Hace mil años una guerra civil fracciona el Califato de Córdoba. Como consecuencia surgen los reinos de taifas. Los árabes eran ricos y cultos, en sus magníficas ciudades resplandecían maravillosos edificios, contaban con agua y baños públicos, también desarrollaron una moderna agricultura. Florecían las letras, las artes, la artesanía, la filosofía, el álgebra, la geometría y la medicina.
En esa misma época los cristiano vivía en sus pétreos castillos, en una sociedad rural, atrasada, oscurantista, dentro de un régimen feudal, sometidos al señor. Estos cristianos llevaban trescientos años hostigando a los árabes, pero no conseguían salir de las montañas y páramos del norte de la península.
Los escasos y rudos cristianos unidos acabaron expulsando a los cultos y divididos árabes.
Es Historia.
Aun no se acabó el recuento de las elecciones del 20N, cuando se puede constatar que una derecha, no muy distinta de aquellos cristianos medievales, va a gobernar (con mayoría absoluta) un país donde la mayoría de los votos van a partidos de izquierdas.
Algo falla en nuestra democracia.
No puede ser que un partido con solo un voto de cada cuatro electores alcance una amplia mayoría.

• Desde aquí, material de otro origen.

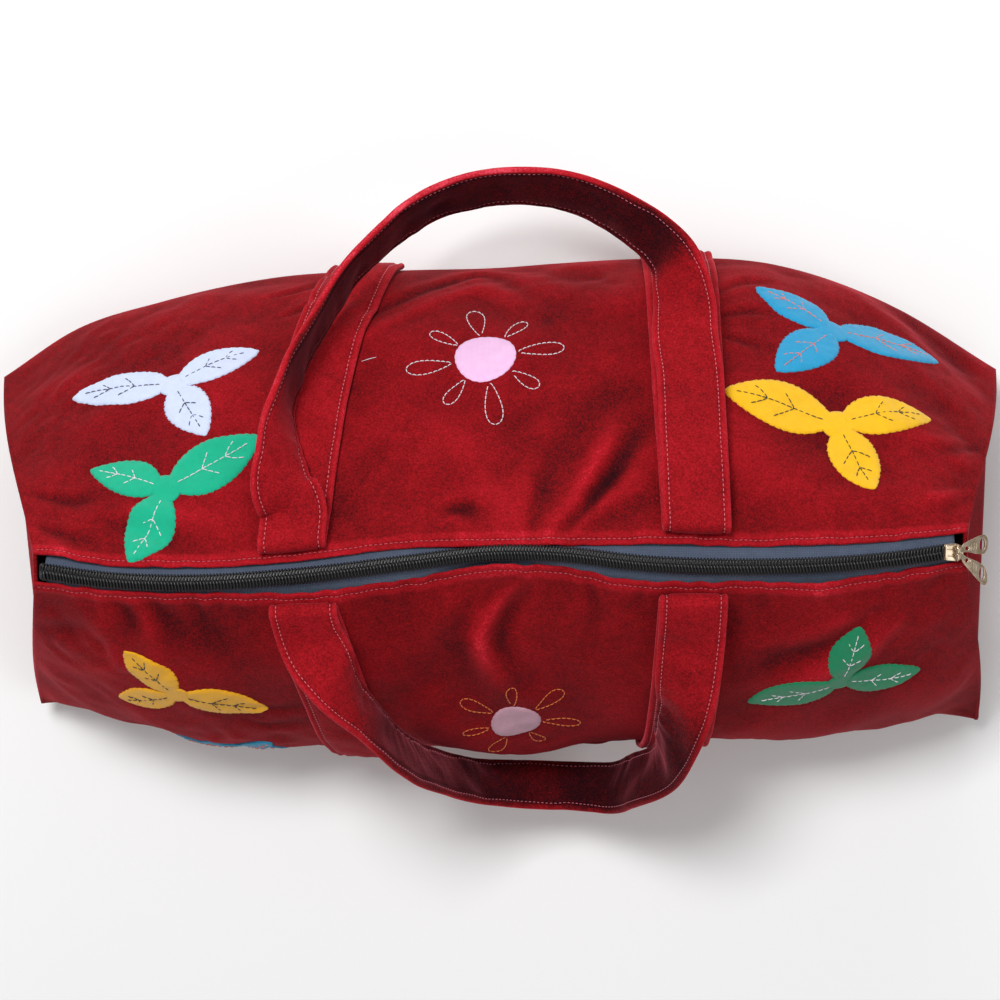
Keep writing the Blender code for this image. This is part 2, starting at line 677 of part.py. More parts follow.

No puede ser que con una situación como la actual un 30% de los electores se encoja de hombros, pasen de la política.
No puede ser que el 53 % vote progresista y tenga que sufrir un gobierno conservador.
Son las reglas del juego. Pero no son justas y como no son justas hay que luchar para cambiarlas. Es un reto que se deben plantear las izquierdas.
Para comenzar las izquierdas debieran intentar lograr una unidad de acción a fin de llegar a un acuerdo que comprometiera a todos los progresistas. Una sola izquierda plural y moderna, aunque ello significara tener que tomar la dolorosa decisión de que tengan que desaparecer las siglas históricas.